What is expected:
Among the records that follow, find the line with "Recreate this object" and the line with "import math". Set down those lines and all lines between them exactly, without adding anything.

Record list:
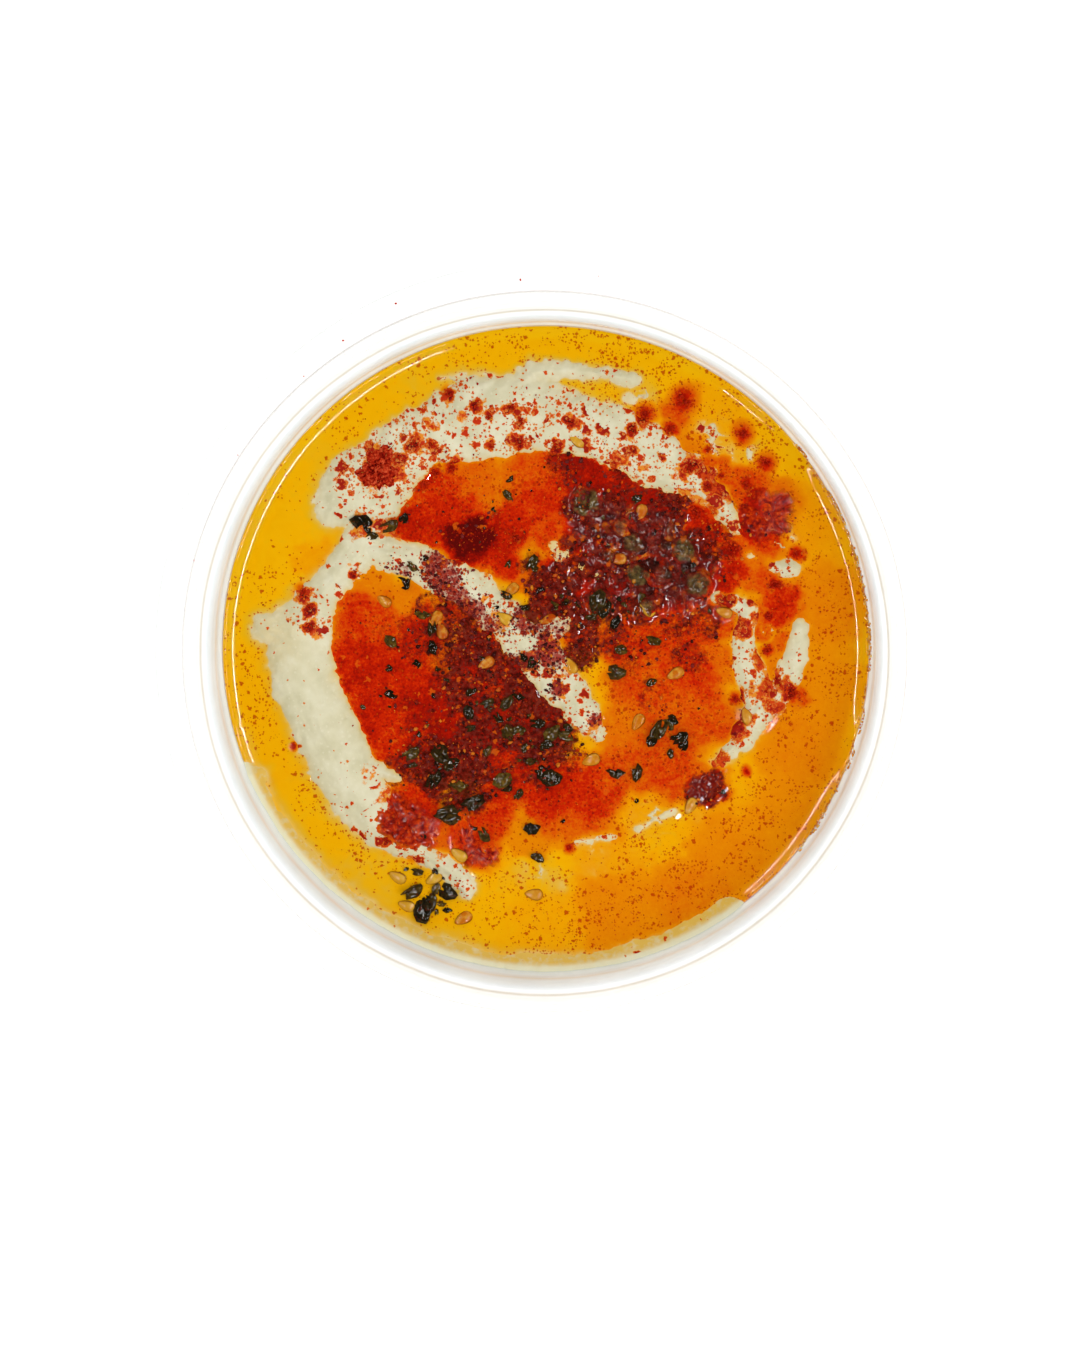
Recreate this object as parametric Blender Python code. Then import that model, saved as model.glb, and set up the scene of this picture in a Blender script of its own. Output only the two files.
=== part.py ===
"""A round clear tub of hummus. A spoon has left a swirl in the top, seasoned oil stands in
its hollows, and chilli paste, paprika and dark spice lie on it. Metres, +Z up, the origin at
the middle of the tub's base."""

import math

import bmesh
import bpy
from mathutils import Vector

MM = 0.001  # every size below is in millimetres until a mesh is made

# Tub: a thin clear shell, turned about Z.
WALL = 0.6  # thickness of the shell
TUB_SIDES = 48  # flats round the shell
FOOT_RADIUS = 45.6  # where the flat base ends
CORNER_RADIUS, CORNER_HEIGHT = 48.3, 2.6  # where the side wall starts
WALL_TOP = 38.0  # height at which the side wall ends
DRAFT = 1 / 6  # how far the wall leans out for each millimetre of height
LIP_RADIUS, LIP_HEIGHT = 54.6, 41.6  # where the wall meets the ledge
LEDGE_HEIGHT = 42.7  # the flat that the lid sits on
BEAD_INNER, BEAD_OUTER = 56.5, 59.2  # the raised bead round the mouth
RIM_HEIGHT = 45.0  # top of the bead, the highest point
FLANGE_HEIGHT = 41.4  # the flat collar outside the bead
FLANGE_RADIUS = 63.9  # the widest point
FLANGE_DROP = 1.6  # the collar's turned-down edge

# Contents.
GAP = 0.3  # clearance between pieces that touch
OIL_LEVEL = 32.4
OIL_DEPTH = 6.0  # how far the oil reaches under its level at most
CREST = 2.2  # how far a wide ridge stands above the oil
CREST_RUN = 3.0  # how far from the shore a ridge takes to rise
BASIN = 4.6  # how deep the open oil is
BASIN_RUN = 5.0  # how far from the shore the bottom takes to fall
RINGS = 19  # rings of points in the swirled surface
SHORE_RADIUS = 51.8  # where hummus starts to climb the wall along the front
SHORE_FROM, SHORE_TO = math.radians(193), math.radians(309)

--

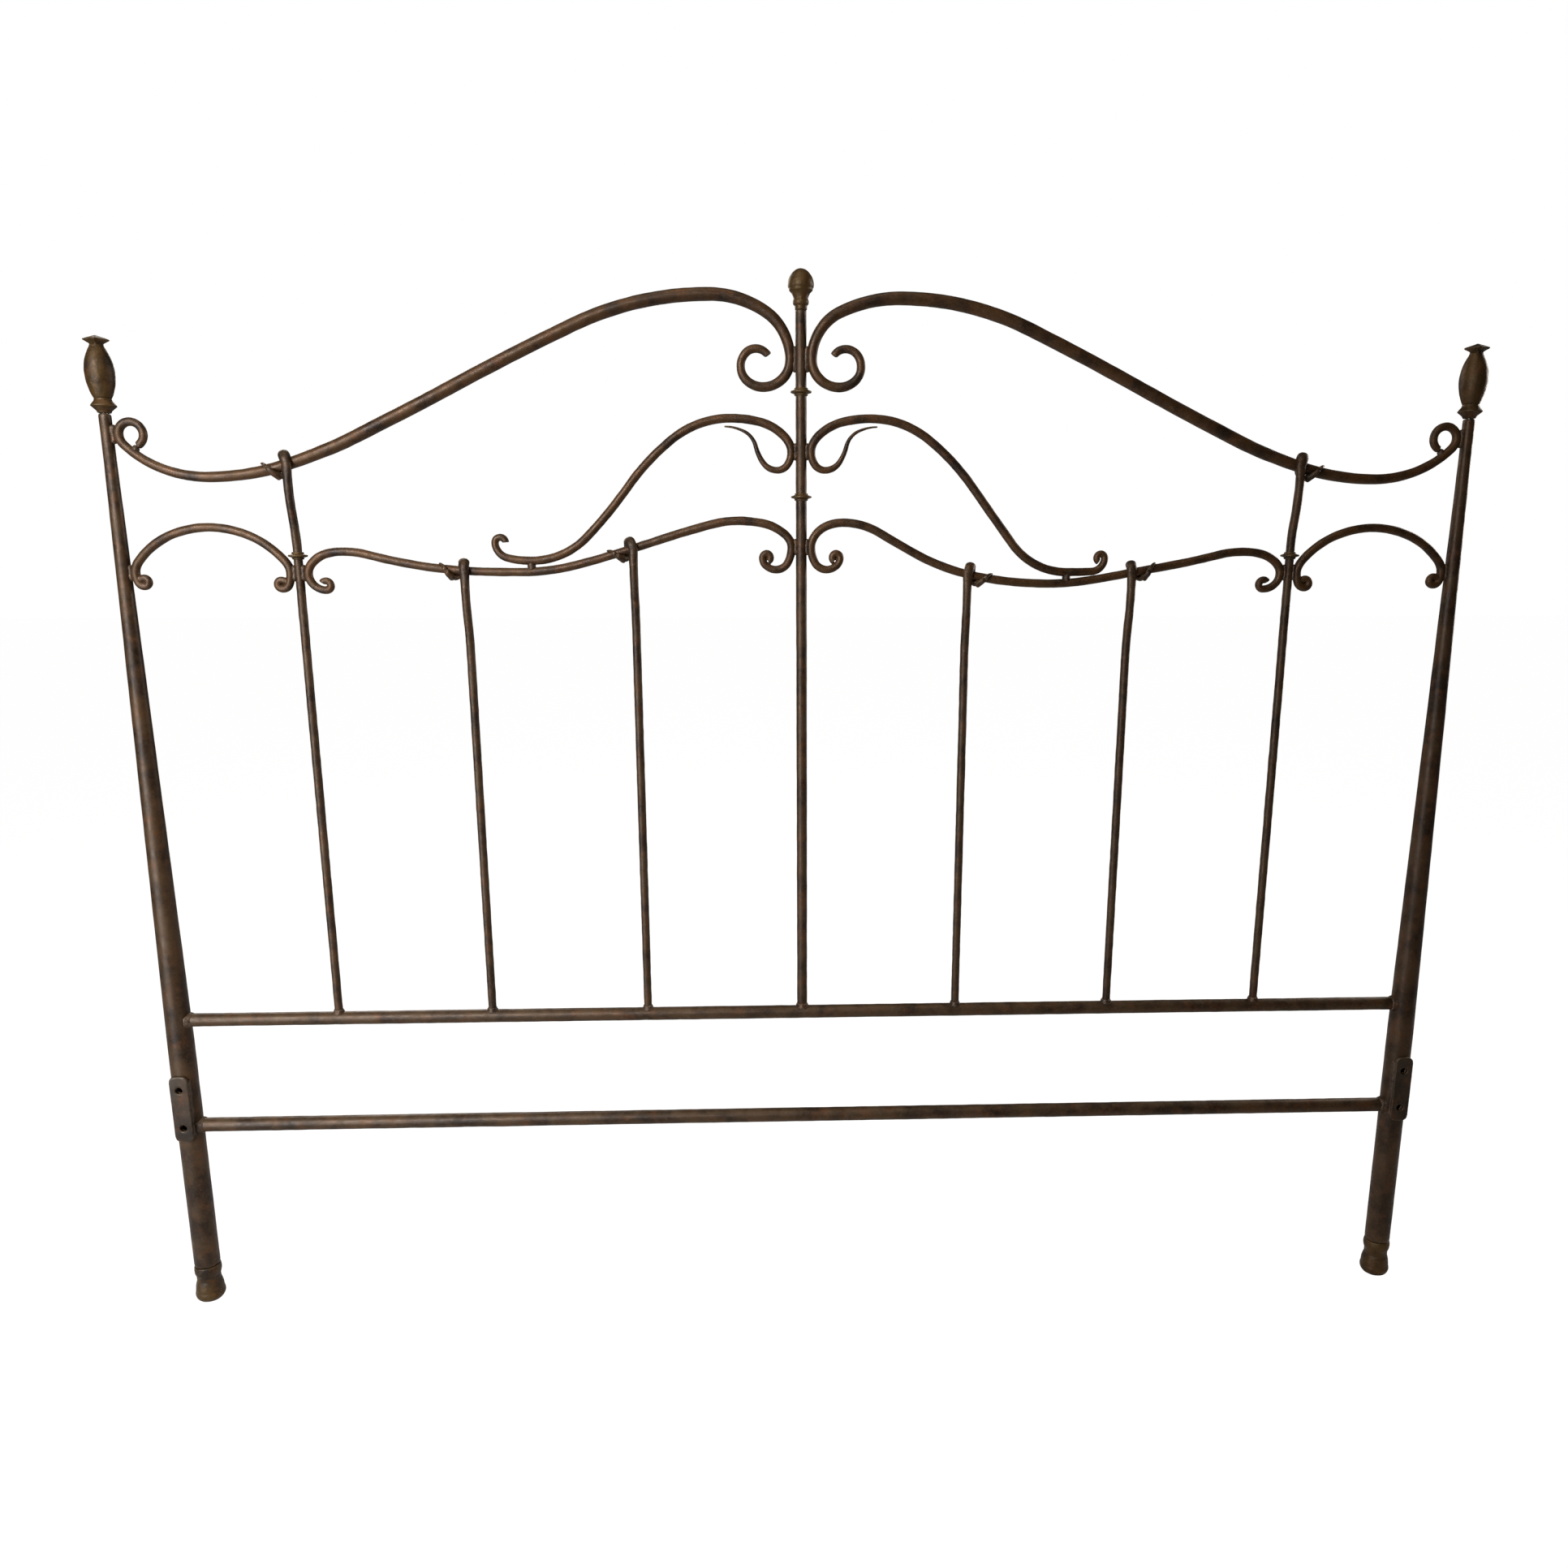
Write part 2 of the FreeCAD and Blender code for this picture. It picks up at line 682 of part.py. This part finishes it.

Solution to this exercise:
Recreate this object as parametric Blender Python code. Then import that model, saved as model.glb, and set up the scene of this picture in a Blender script of its own. Output only the two files.
=== part.py ===
"""A round clear tub of hummus. A spoon has left a swirl in the top, seasoned oil stands in
its hollows, and chilli paste, paprika and dark spice lie on it. Metres, +Z up, the origin at
the middle of the tub's base."""

import math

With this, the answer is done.